--- BEGIN Data for processing ---
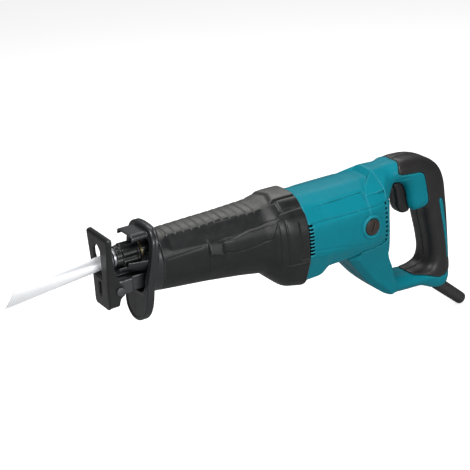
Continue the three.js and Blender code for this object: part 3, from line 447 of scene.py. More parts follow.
def plastic(name, colour, rough, grain=2600.0, grain_strength=0.12, variation=0.14, wear=0.35,
            worn=None, specular=0.5, coat=0.0, mesh_wear=True, dust=0.0, top_light_paint=0.0):
    """Mottled plastic with pale worn edges, which on the cover and guard also serve as painted
    edge highlights; grain is the noise scale of the fine bump.
    """
    s = Surface(name)
    mottle = s.ramp(s.noise(scale=34.0, detail=4.0, rough=0.6), start=0.3, end=0.7)
    base = s.mix(mottle, tint(colour, 1 - variation), tint(colour, 1 + variation))
    if dust > 0:
        specks = s.noise(scale=210.0, detail=5.0, rough=0.7)
        base = s.mix(s.ramp(specks, start=0.52, end=0.75, high=dust), base,
                     tint(colour, 0.75, lift=0.06))
    if top_light_paint > 0:
        # painted light: faces that look up are lightened towards pale grey in patches, standing
        # in for the key light falling on them from above
        geometry = s.add("NewGeometry")
        normal = s.add("SeparateXYZ", {0: geometry.outputs["Normal"]})
        facing_up = s.ramp(normal.outputs["Z"], start=0.80, end=0.95)
        patches = s.noise(scale=130.0, detail=4.0, rough=0.6)
        painted_top_light = s.math("MULTIPLY", facing_up, s.ramp(patches, start=0.25, end=0.7, low=0.7))
        base = s.mix(s.math("MULTIPLY", painted_top_light, top_light_paint), base, srgb(94, 94, 90))
    edge_mask = s.edges(mesh_wear)
    broken = s.ramp(s.noise(scale=420.0), start=0.35, end=0.62, low=0.35)
    edges = s.math("MULTIPLY", edge_mask, broken)
    base = s.mix(s.math("MULTIPLY", edges, wear), base, worn or tint(colour, 1.9, lift=0.03))
    gloss = s.ramp(s.noise(scale=90.0, detail=4.0, rough=0.6), start=0.3, end=0.7,
                   low=rough - 0.05, high=rough + 0.07)
    gloss = s.math("SUBTRACT", gloss, s.math("MULTIPLY", edges, 0.08))
    fine = s.noise(scale=grain, detail=2.0, rough=0.5)
    relief = s.bump(fine, strength=grain_strength, distance=0.00012)
    waves = s.noise(scale=150.0, detail=2.0, rough=0.5)
    relief = s.bump(waves, strength=0.05, distance=0.0004, under=relief)
    s.feed(s.shader, {"Base Color": base, "Roughness": gloss, "Specular IOR Level": specular,
                      "Coat Weight": coat, "Coat Roughness": 0.18, "Normal": relief})
    return s.material


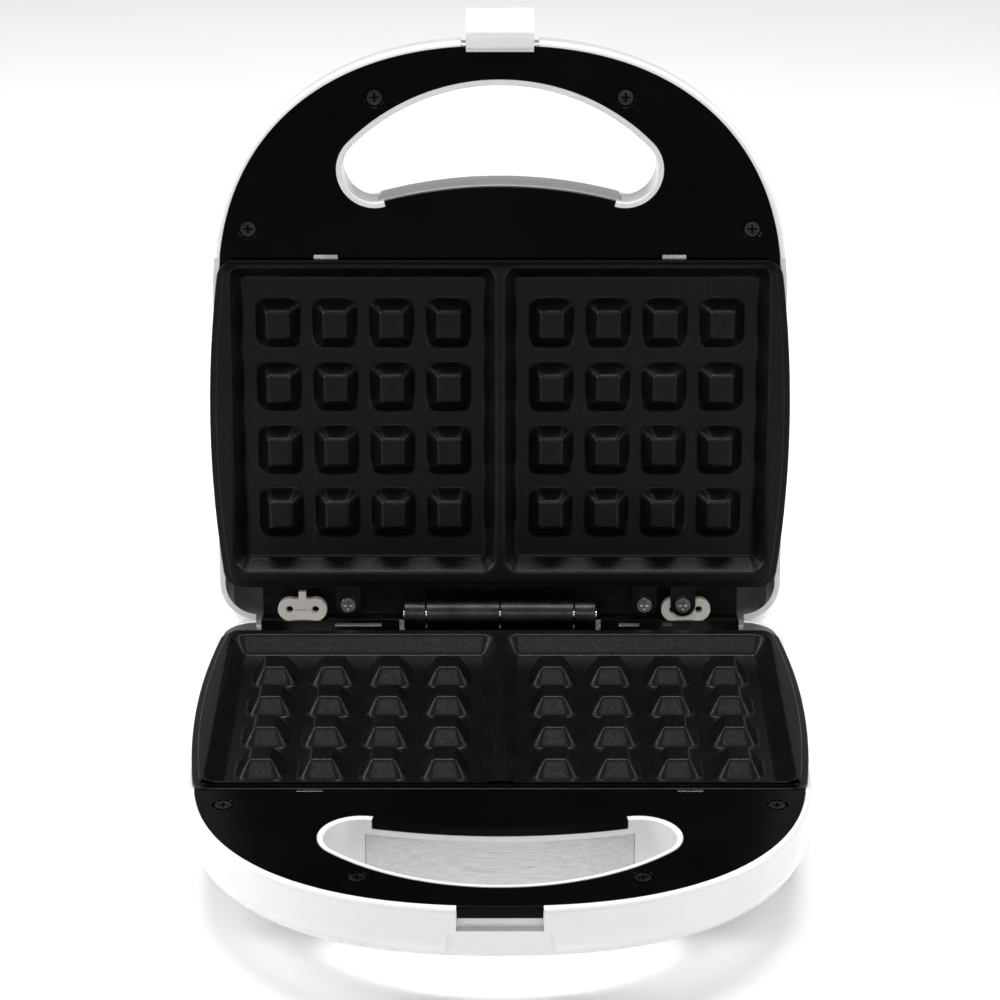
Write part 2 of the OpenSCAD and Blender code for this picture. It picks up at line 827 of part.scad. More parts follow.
module plate_brackets() {
    color("#202020") opened() as_lid() for (u = bracket_u)
        translate([u, -bracket_end, -bracket_drop - bracket_t]) difference() {
            union() {
                cylinder(r = bracket_r, h = bracket_t, $fn = 48);
                translate([-bracket_r, bracket_end - plate_back, 0])
                    cube([2 * bracket_r, plate_back - bracket_end, bracket_t]);
            }
            translate([0, 0, -1]) cylinder(r = screw_r + 0.25, h = bracket_t + 2, $fn = 32);
        }
}

module plate_bracket_screws() {
    color("dimgray") opened() as_lid() for (u = bracket_u)
        translate([u, -bracket_end, -bracket_drop]) pan_screw(screw_r, head_r, 1.5, bracket_screw_l);
}

// ---------- electrical parts in the base ----------

module thermostat() {
    color("peru") at_hinge() {
        post(0, thermostat_v, thermostat_r, [fit_gap - shield_drop, -plate_under - sensor_h]);
        post(0, thermostat_v, sensor_r, [-plate_under - sensor_h, -plate_under]);
    }
}

module thermal_fuse() {
    color("gold") at_hinge() rod_x(fuse_v, -plate_under - fuse_r, fuse_r, -fuse_l / 2, fuse_l / 2);
}

module terminal_block() {
    color("ivory") at_hinge() difference() {
        block([block_u - block_half, block_u + block_half], [block_v, block_v + block_l],
            [-floor_in, block_h - floor_in]);
        for (side = [-1, 1])
            translate([block_u + side * block_pitch / 2, 1 - block_v, lead_z]) rotate([90, 0, 0])
                cylinder(r = 2 * lead_r, h = block_l + 2, $fn = 32);
    }
}

module cord_gland() {
    color("black") at_hinge() translate([inlet_u, rear_reach, -inlet_drop]) rotate([-90, 0, 0]) difference() {
        union() {
            translate([0, 0, gland_flange_t - gland_l]) cylinder(r = gland_r, h = gland_l, $fn = 48);
            cylinder(r = gland_flange_r, h = gland_flange_t, $fn = 48);
        }
        translate([0, 0, -gland_l]) cylinder(r = inlet_r, h = 2 * gland_l, $fn = 48);
    }
}

// Tube with a closed end at each end of a path
module tube(path, r, sides) {
    n = len(path);
    rings = [
        for (i = [0 : n - 1])
            let (
                a = path[max(0, i - 1)],
                b = path[min(n - 1, i + 1)],
                t = (b - a) / norm(b - a),
                up = abs(t[2]) > 0.9 ? [1, 0, 0] : [0, 0, 1],
                s = cross(t, up) / norm(cross(t, up)),
                w = cross(s, t)
            )
            [for (k = [0 : sides - 1]) path[i] + r * (cos(360 * k / sides) * s + sin(360 * k / sides) * w)]
    ];
    skin([for (i = [n - 1 : -1 : 0]) rings[i]]);
}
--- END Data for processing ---
● **Given task**
Every entry should be output exactly as written, please.

● **Written response**
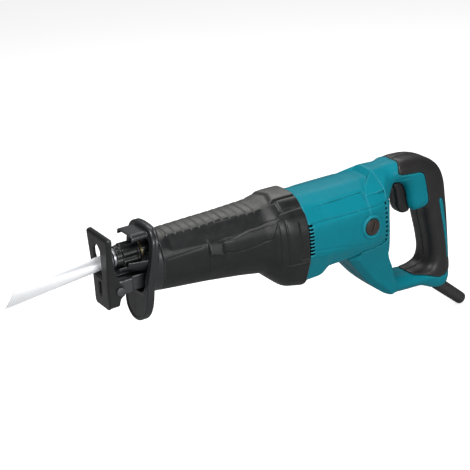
Continue the three.js and Blender code for this object: part 3, from line 447 of scene.py. More parts follow.
def plastic(name, colour, rough, grain=2600.0, grain_strength=0.12, variation=0.14, wear=0.35,
            worn=None, specular=0.5, coat=0.0, mesh_wear=True, dust=0.0, top_light_paint=0.0):
    """Mottled plastic with pale worn edges, which on the cover and guard also serve as painted
    edge highlights; grain is the noise scale of the fine bump.
    """
    s = Surface(name)
    mottle = s.ramp(s.noise(scale=34.0, detail=4.0, rough=0.6), start=0.3, end=0.7)
    base = s.mix(mottle, tint(colour, 1 - variation), tint(colour, 1 + variation))
    if dust > 0:
        specks = s.noise(scale=210.0, detail=5.0, rough=0.7)
        base = s.mix(s.ramp(specks, start=0.52, end=0.75, high=dust), base,
                     tint(colour, 0.75, lift=0.06))
    if top_light_paint > 0:
        # painted light: faces that look up are lightened towards pale grey in patches, standing
        # in for the key light falling on them from above
        geometry = s.add("NewGeometry")
        normal = s.add("SeparateXYZ", {0: geometry.outputs["Normal"]})
        facing_up = s.ramp(normal.outputs["Z"], start=0.80, end=0.95)
        patches = s.noise(scale=130.0, detail=4.0, rough=0.6)
        painted_top_light = s.math("MULTIPLY", facing_up, s.ramp(patches, start=0.25, end=0.7, low=0.7))
        base = s.mix(s.math("MULTIPLY", painted_top_light, top_light_paint), base, srgb(94, 94, 90))
    edge_mask = s.edges(mesh_wear)
    broken = s.ramp(s.noise(scale=420.0), start=0.35, end=0.62, low=0.35)
    edges = s.math("MULTIPLY", edge_mask, broken)
    base = s.mix(s.math("MULTIPLY", edges, wear), base, worn or tint(colour, 1.9, lift=0.03))
    gloss = s.ramp(s.noise(scale=90.0, detail=4.0, rough=0.6), start=0.3, end=0.7,
                   low=rough - 0.05, high=rough + 0.07)
    gloss = s.math("SUBTRACT", gloss, s.math("MULTIPLY", edges, 0.08))
    fine = s.noise(scale=grain, detail=2.0, rough=0.5)
    relief = s.bump(fine, strength=grain_strength, distance=0.00012)
    waves = s.noise(scale=150.0, detail=2.0, rough=0.5)
    relief = s.bump(waves, strength=0.05, distance=0.0004, under=relief)
    s.feed(s.shader, {"Base Color": base, "Roughness": gloss, "Specular IOR Level": specular,
                      "Coat Weight": coat, "Coat Roughness": 0.18, "Normal": relief})
    return s.material


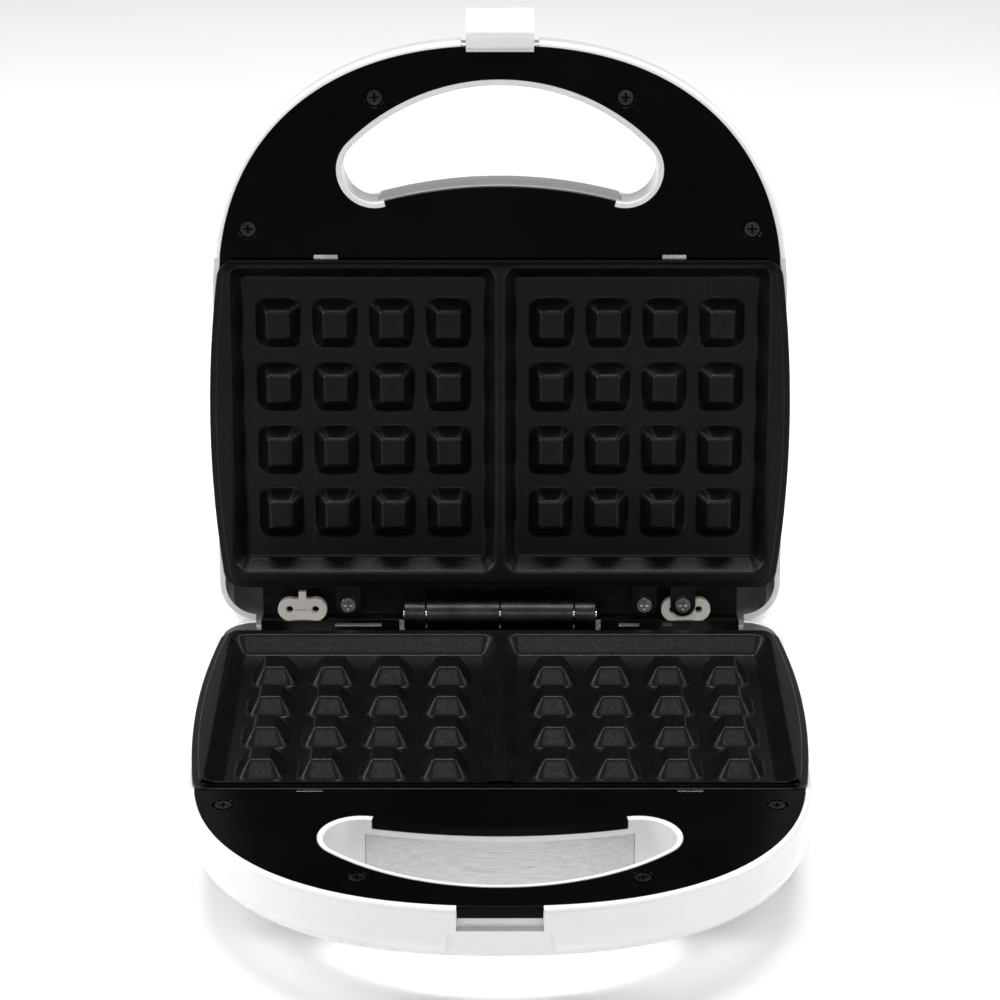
Write part 2 of the OpenSCAD and Blender code for this picture. It picks up at line 827 of part.scad. More parts follow.
module plate_brackets() {
    color("#202020") opened() as_lid() for (u = bracket_u)
        translate([u, -bracket_end, -bracket_drop - bracket_t]) difference() {
            union() {
                cylinder(r = bracket_r, h = bracket_t, $fn = 48);
                translate([-bracket_r, bracket_end - plate_back, 0])
                    cube([2 * bracket_r, plate_back - bracket_end, bracket_t]);
            }
            translate([0, 0, -1]) cylinder(r = screw_r + 0.25, h = bracket_t + 2, $fn = 32);
        }
}

module plate_bracket_screws() {
    color("dimgray") opened() as_lid() for (u = bracket_u)
        translate([u, -bracket_end, -bracket_drop]) pan_screw(screw_r, head_r, 1.5, bracket_screw_l);
}

// ---------- electrical parts in the base ----------

module thermostat() {
    color("peru") at_hinge() {
        post(0, thermostat_v, thermostat_r, [fit_gap - shield_drop, -plate_under - sensor_h]);
        post(0, thermostat_v, sensor_r, [-plate_under - sensor_h, -plate_under]);
    }
}

module thermal_fuse() {
    color("gold") at_hinge() rod_x(fuse_v, -plate_under - fuse_r, fuse_r, -fuse_l / 2, fuse_l / 2);
}

module terminal_block() {
    color("ivory") at_hinge() difference() {
        block([block_u - block_half, block_u + block_half], [block_v, block_v + block_l],
            [-floor_in, block_h - floor_in]);
        for (side = [-1, 1])
            translate([block_u + side * block_pitch / 2, 1 - block_v, lead_z]) rotate([90, 0, 0])
                cylinder(r = 2 * lead_r, h = block_l + 2, $fn = 32);
    }
}

module cord_gland() {
    color("black") at_hinge() translate([inlet_u, rear_reach, -inlet_drop]) rotate([-90, 0, 0]) difference() {
        union() {
            translate([0, 0, gland_flange_t - gland_l]) cylinder(r = gland_r, h = gland_l, $fn = 48);
            cylinder(r = gland_flange_r, h = gland_flange_t, $fn = 48);
        }
        translate([0, 0, -gland_l]) cylinder(r = inlet_r, h = 2 * gland_l, $fn = 48);
    }
}

// Tube with a closed end at each end of a path
module tube(path, r, sides) {
    n = len(path);
    rings = [
        for (i = [0 : n - 1])
            let (
                a = path[max(0, i - 1)],
                b = path[min(n - 1, i + 1)],
                t = (b - a) / norm(b - a),
                up = abs(t[2]) > 0.9 ? [1, 0, 0] : [0, 0, 1],
                s = cross(t, up) / norm(cross(t, up)),
                w = cross(s, t)
            )
            [for (k = [0 : sides - 1]) path[i] + r * (cos(360 * k / sides) * s + sin(360 * k / sides) * w)]
    ];
    skin([for (i = [n - 1 : -1 : 0]) rings[i]]);
}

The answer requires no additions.